▶ [Supplied records]:
==*==
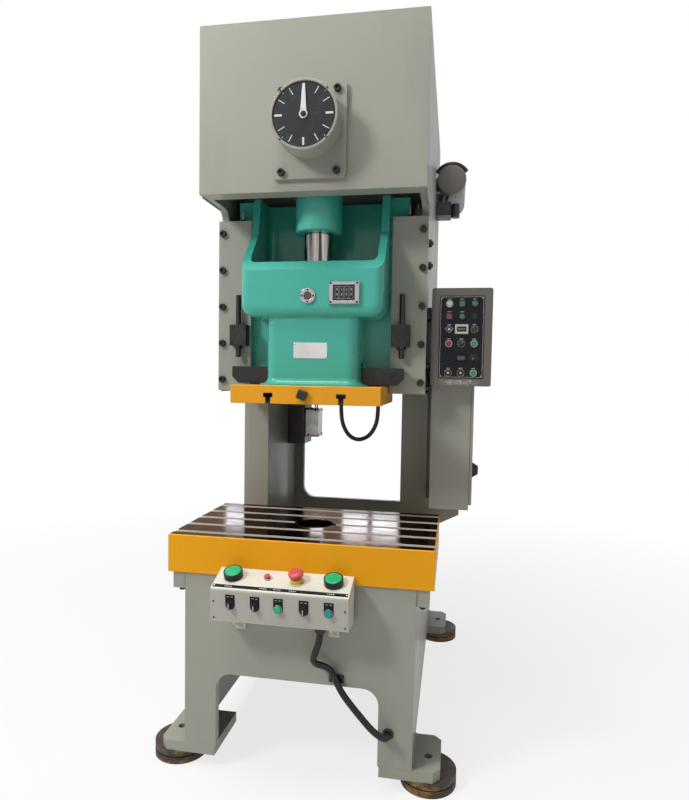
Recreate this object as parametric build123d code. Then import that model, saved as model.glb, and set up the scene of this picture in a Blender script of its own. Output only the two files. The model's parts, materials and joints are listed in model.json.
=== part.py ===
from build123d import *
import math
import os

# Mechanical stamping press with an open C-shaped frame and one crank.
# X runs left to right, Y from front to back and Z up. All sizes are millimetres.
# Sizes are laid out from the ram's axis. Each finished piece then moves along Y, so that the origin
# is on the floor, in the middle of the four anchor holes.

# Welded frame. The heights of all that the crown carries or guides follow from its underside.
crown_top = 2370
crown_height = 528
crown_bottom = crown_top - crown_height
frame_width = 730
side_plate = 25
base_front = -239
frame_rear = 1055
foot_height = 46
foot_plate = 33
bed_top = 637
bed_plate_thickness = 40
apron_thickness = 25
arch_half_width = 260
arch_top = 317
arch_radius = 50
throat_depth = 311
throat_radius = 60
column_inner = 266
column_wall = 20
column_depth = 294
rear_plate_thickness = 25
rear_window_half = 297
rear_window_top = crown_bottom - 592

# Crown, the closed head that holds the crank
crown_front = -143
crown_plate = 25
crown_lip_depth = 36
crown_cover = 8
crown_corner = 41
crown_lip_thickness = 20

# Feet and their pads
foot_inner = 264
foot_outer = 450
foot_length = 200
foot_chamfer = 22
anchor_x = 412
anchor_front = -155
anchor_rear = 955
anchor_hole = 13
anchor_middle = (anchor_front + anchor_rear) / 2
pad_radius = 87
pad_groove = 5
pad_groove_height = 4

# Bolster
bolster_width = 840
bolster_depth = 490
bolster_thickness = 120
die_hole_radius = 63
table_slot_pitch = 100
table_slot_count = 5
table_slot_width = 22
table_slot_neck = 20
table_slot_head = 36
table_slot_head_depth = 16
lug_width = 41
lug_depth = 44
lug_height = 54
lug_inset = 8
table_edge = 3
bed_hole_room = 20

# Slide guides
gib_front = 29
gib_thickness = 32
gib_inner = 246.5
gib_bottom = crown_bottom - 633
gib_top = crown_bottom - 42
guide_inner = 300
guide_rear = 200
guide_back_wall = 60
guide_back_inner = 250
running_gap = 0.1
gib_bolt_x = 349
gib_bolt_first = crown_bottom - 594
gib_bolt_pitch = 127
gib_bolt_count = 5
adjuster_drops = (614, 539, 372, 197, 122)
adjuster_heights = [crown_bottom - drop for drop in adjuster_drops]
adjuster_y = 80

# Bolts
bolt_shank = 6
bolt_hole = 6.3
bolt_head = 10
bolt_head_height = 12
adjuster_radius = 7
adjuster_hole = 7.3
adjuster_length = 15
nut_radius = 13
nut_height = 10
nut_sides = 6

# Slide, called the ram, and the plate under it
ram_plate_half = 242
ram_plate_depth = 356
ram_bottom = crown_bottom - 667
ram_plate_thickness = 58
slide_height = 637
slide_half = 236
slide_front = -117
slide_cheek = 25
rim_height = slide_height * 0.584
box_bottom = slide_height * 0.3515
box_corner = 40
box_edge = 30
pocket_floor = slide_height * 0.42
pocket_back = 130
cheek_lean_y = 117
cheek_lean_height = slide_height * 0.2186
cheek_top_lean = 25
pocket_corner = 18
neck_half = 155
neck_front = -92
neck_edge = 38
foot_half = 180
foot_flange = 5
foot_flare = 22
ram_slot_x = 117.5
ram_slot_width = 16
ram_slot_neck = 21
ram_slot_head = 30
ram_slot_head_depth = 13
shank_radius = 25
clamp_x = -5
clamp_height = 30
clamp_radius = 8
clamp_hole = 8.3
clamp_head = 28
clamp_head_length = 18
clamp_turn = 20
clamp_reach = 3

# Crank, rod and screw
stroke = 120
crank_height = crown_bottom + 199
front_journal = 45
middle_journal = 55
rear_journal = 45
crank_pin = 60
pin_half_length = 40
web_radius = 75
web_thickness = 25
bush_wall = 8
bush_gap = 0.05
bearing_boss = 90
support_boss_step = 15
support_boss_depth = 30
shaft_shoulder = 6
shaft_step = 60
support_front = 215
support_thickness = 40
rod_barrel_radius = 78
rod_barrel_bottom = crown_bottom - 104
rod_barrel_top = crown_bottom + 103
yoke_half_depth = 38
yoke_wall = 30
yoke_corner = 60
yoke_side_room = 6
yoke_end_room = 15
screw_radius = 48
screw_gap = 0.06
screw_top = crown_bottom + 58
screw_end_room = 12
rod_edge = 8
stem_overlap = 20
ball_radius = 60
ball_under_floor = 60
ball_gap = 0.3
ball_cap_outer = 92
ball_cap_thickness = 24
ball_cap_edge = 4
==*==
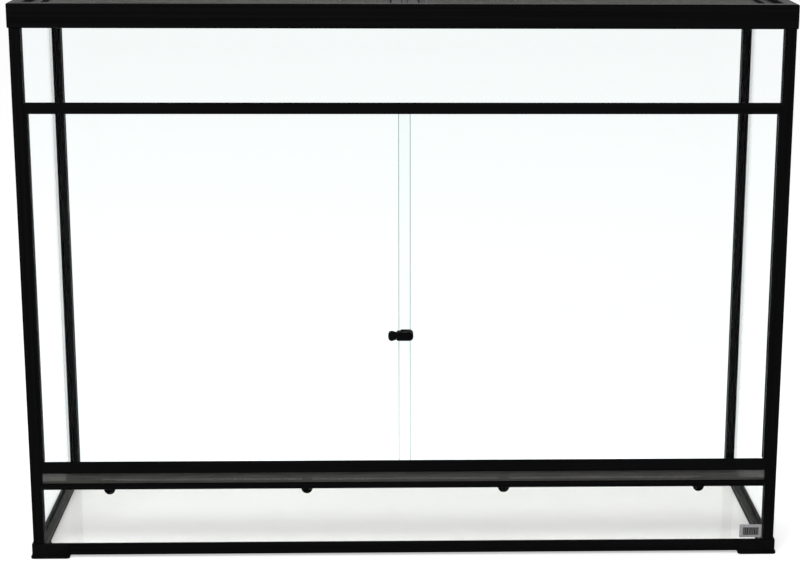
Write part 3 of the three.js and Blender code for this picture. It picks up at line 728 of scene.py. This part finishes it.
==*==
▶ [Work required]: Everything from the line containing "Recreate this object" down to the line containing "rear_window_top = crown_bottom - 592" should be retyped exactly, both lines included, and nothing more.

▶ [Exercise response]:
Recreate this object as parametric build123d code. Then import that model, saved as model.glb, and set up the scene of this picture in a Blender script of its own. Output only the two files. The model's parts, materials and joints are listed in model.json.
=== part.py ===
from build123d import *
import math
import os

# Mechanical stamping press with an open C-shaped frame and one crank.
# X runs left to right, Y from front to back and Z up. All sizes are millimetres.
# Sizes are laid out from the ram's axis. Each finished piece then moves along Y, so that the origin
# is on the floor, in the middle of the four anchor holes.

# Welded frame. The heights of all that the crown carries or guides follow from its underside.
crown_top = 2370
crown_height = 528
crown_bottom = crown_top - crown_height
frame_width = 730
side_plate = 25
base_front = -239
frame_rear = 1055
foot_height = 46
foot_plate = 33
bed_top = 637
bed_plate_thickness = 40
apron_thickness = 25
arch_half_width = 260
arch_top = 317
arch_radius = 50
throat_depth = 311
throat_radius = 60
column_inner = 266
column_wall = 20
column_depth = 294
rear_plate_thickness = 25
rear_window_half = 297
rear_window_top = crown_bottom - 592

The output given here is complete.